Ceccano – Sessantasei anni, residente in una centralissima zona del capoluogo all’interno di un appartamento da poco ristrutturato. Amante del lusso, seppur nullatenente sulla carta. Lui è Stefano Anniballi e per gli investigatori che hanno lavorato per quasi quattro anni alla clamorosa inchiesta “The good lobby”, che all’alba del 24 ottobre ha travolto Ceccano e non solo, ha un chiaro ed indiscutibile ruolo apicale nell’organizzazione. Gli inquirenti lo ritengono il regista occulto dell’amministrazione comunale di Ceccano di cui influenzerebbe l’orientamento e l’indirizzo amministrativo. Un duplice ruolo quello di Anniballi che si interessava di questioni squisitamente di carattere politico ma soprattutto di attività tipicamente di competenza di quegli uffici che amministrano ingenti somme di denaro pubblico.
Un “Dio”. Così per l’accusa si sentiva il tesoriere dell’organizzazione criminale, colui che settimanalmente prelevava dalle mani di Antonio Annunziata il denaro per custodirlo in un garage di via America Latina e poi ripartirlo con gli altri sodali.
Emblematiche per gli inquirenti alcune intercettazioni. In un caso, mentre Anniballi era in auto con la compagna, passando davanti ad un’attività commerciale, afferma che i titolari quando lui arriva “Si mettono in ginocchio”. E ancora: “Mi devono baciare i piedi”.
Il “faccendiere” della presunta associazione a delinquere finalizzata alla corruzione, secondo le accuse, sarebbe stato promotore ed organizzatore al pari dell’ormai ex primo cittadino di Ceccano. Una forte influenza esercitata su Caligiore e su altri funzionari e dipendenti del Comune la sua, sempre secondo quanto ricostruito nell’inchiesta. Fondamentale anello di congiunzione tra i vertici associativi, Anniballi avrebbe coordinato le pratiche illecite.
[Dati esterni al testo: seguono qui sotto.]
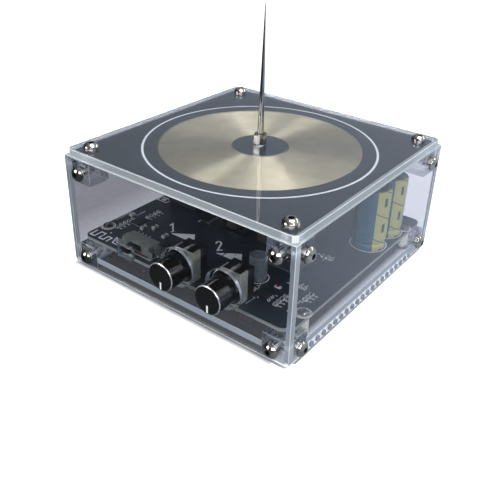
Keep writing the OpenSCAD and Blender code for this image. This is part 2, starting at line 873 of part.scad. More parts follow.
// Skirted knob pressed on its shaft. A groove in its face points down
module knob(x) {
    edge = 0.7;
    grip_r = knob_d / 2;
    color([0.06, 0.06, 0.07])
        translate([x, knob_back, shaft_z])
            rotate([90, 0, 0])
                difference() {
                    union() {
                        cylinder(h = skirt_t - 0.4, d = skirt_d);
                        translate([0, 0, skirt_t - 0.4]) cylinder(h = 0.4, d1 = skirt_d, d2 = skirt_d - 0.8);
                        cylinder(h = knob_l - edge, r = grip_r);
                        translate([0, 0, knob_l - edge]) cylinder(h = edge, r1 = grip_r, r2 = grip_r - edge);
                    }
                    translate([0, 0, -over])
                        cylinder(h = knob_back - shaft_end + 0.3 + over, r = shaft_d / 2 + 0.03);
                    translate([-0.5, -grip_r - over, knob_l - 0.3])
                        cube([1, 0.55 * grip_r + over, 0.3 + over]);
                }
}

module potentiometer_1_cover() in_frame() potentiometer_cover(knob_x[0]);
module potentiometer_1_body() in_frame() potentiometer_body(knob_x[0]);
module potentiometer_1_shaft() in_frame() potentiometer_shaft(knob_x[0]);
module knob_1() in_frame() knob(knob_x[0]);
module potentiometer_2_cover() in_frame() potentiometer_cover(knob_x[1]);
module potentiometer_2_body() in_frame() potentiometer_body(knob_x[1]);
module potentiometer_2_shaft() in_frame() potentiometer_shaft(knob_x[1]);
module knob_2() in_frame() knob(knob_x[1]);

// ---- Slide switch ----

switch_front = -board_half + switch_setback;
switch_base_h = 1;
switch_cover_t = 0.5;
lever_slot_gap = 1.5;
lever_gap = 0.3;
// Running clearance of the slider in its cover
slider_fit = 0.1;
// Middle of the lever above the driver board
lever_up = switch_base_h + (switch_h - switch_base_h - switch_cover_t) / 2;

module switch_base() in_frame() {
    color([0.35, 0.25, 0.15])
        translate([switch_x - switch_l / 2, switch_front, board_top])
            cube([switch_l, switch_d, switch_base_h]);
}

// Folded cover with a window in front for the lever
module switch_cover() in_frame() {
    t = switch_cover_t;
    window_w = lever_w + switch_travel + 2 * lever_gap;
    color("silver")
        translate([switch_x, switch_front, board_top + switch_base_h])
            difference() {
                translate([-switch_l / 2, 0, 0]) cube([switch_l, switch_d, switch_h - switch_base_h]);
                translate([-switch_l / 2 + t, t, -over])
                    cube([switch_l - 2 * t, switch_d - 2 * t, switch_h - switch_base_h - t + over]);
                translate([-window_w / 2, -over, lever_up - switch_base_h - lever_h / 2 - lever_gap])
                    cube([window_w, t + 2 * over, lever_h + 2 * lever_gap]);
            }
}

// Lever at the left end of its travel, on a slider that runs on the base
module switch_lever() in_frame() {
    stem = switch_front + inner + lever_reach;
    slider_w = lever_w + 4;
    slider_h = switch_h - switch_base_h - switch_cover_t - 2 * slider_fit;
    color([0.05, 0.05, 0.05])
        translate([switch_x - switch_travel / 2, switch_front, board_top + lever_up]) {
            translate([-lever_w / 2, -stem, -lever_h / 2]) cube([lever_w, stem + 2, lever_h]);
            translate([-slider_w / 2, switch_cover_t + slider_fit, -slider_h / 2])
                cube([slider_w, switch_d - 2 * switch_cover_t - 2 * slider_fit, slider_h]);
        }
}

top_plate();
front_panel();
back_panel();
left_panel();
right_panel();
floor_plate();
upper_corner_blocks();
lower_corner_blocks();
top_screws();
front_screws();
back_screws();
left_screws();
right_screws();
coil_board();
secondary_coil();
primary_coil();
feed_posts();
needle_stud();
needle_nut();
discharge_needle();
driver_board();
board_standoffs();
board_screws();
floor_screws();
supply_capacitor_front();
supply_capacitor_back();
small_capacitor();
film_capacitors();
filter_choke();
gate_transformer();
heat_sink();
power_transistors();
transistor_screws();
driver_chips();
radio_chip();
surface_parts();
power_led();
supply_socket();
socket_pin();
potentiometer_1_cover();
potentiometer_1_body();
potentiometer_1_shaft();
knob_1();
potentiometer_2_cover();
potentiometer_2_body();
potentiometer_2_shaft();
knob_2();
switch_base();
switch_cover();
switch_lever();
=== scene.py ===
"""Looks of a desktop resonant transformer: two boards in a clear acrylic case, with a discharge needle.

Shapes are worked out in millimetres from the middle of the case at table level, and put into the frame
in metres.
"""

import math

import bmesh
import bpy
import numpy as np
from mathutils import Matrix, Vector


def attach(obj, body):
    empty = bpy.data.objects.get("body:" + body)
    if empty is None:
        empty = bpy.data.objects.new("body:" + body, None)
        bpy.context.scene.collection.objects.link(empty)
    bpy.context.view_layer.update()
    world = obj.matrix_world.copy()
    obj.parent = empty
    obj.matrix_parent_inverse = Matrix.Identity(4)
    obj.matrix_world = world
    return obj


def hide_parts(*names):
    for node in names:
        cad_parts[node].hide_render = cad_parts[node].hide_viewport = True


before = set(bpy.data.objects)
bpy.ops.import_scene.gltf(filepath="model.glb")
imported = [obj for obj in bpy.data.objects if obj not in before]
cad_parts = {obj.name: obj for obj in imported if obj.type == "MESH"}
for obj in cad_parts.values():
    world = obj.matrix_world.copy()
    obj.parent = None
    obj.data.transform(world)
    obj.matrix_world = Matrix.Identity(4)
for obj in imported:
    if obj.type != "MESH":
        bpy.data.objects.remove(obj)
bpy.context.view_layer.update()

TAU = 2 * math.pi
CASE_MIDDLE = np.array([0.0, 3.5, 0.0])  # where the case's middle lies in the frame

# Sizes that the solids share with the part's source
CASE_W = 124.0
INNER, OUTER = 59.0, 62.0  # from the middle to the inside and the outside of the panels
LID_TOP = 59.0
COIL_Z, COIL_TOP = 54.4, 56.0  # faces of the coil board
FLOOR_Z = 4.0  # underside of the floor plate
BOARD_Z, BOARD_TOP = 14.0, 15.6  # faces of the driver board
BLOCK_C, UPPER_Z, LOWER_Z = 53.5, 48.9, 6.0  # tapped holes of the corner blocks
CORNERS = ((1, 1), (-1, 1), (-1, -1), (1, -1))
STAND_AF = 4.5  # standoffs: width across the flats, and their middles 0.4 mm clear of the lower blocks
STAND_X, STAND_Y = 54.8, INNER - 11 - 0.4 - STAND_AF / math.cos(math.pi / 6) / 2
STANDS = [(sx * STAND_X, sy * STAND_Y) for sx, sy in CORNERS]
KNOB_X, SHAFT_Z = (3.9, 28.9), 23.3
KNOB_BACK, KNOB_L = -57.7, 13.5
POT_FRONT, POT_LEG_Y = -55.6, -44.6
SWITCH_X, SWITCH_FRONT, SWITCH_L = -27.0, -54.0, 16.8
SWITCH_LEG_Y, EAR_Y, LEVER_X = -45.9, -50.2, -28.5
BIG_CAPS, SMALL_CAP = ((47.9, 20.8), (47.9, 37.0)), (27.5, -34.6)
FILM_X, FILM_Y = -41, (-4, 7)
CHOKE, GATE = (14, -4), (-6, -7)
LED, RADIO = (38.6, -35.4), (-46, -33)
TRANSISTOR_X, TAB_Y = (-18.0, 2.0), 12.72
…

Sempre lui, forte delle sue conoscenze e amicizie influenti, ci teneva spesso a ribadire la sua supremazia. In un caso avrebbe pesantemente redarguito Caligiore perché la segretaria di quest’ultimo, vedendolo arrivare, gli aveva fatto notare che ci fosse la fila per parlare con il sindaco.
Stefano Anniballi, con ultima dichiarazione dei redditi risalente al 2013, girava a bordo di auto di lusso, faceva lunghi viaggi verso mete costose, aveva ristrutturato casa. Un tenore di vita che, per gli inquirenti, era possibile avere solo grazie all’attività illecita portata avanti.
La “cupola mafiosa”
Un sistema articolato e ben strutturato che era sotto gli occhi di molti. Nel febbraio del 2023 una funzionaria del Comune parlando con uno degli indagati pronuncia delle frasi captate con un’intercettazione ambientale che per gli inquirenti sono estremamente emblematiche. La donna, con toni polemici molto espliciti, lamenta di essere stata esclusa dalla gestione di pratiche riguardanti la determina di assegnazione di un appalto del servizio cimiteriale, nonostante questo sia un settore di sua competenza. Rivolgendosi al professionista lo accusa di aver contribuito attivamente alla creazione di un gruppo chiuso di lavoro che lei stessa ha definito in modo significativo: “la cupola di Cosa Nostra”.
Le indagini proseguono. Alla magistratura il compito di vagliare le posizioni dei 36 indagati. Intanto i dieci arrestati studiano le strategie difensive. Tanti ancora gli interrogativi ai quali dare risposte ma intanto quel che emerge dall’inchiesta, se venisse confermato in sede di giudizio, è un terremoto destinato a far avvertire uno sciame sismico che non si arresterà tanto facilmente.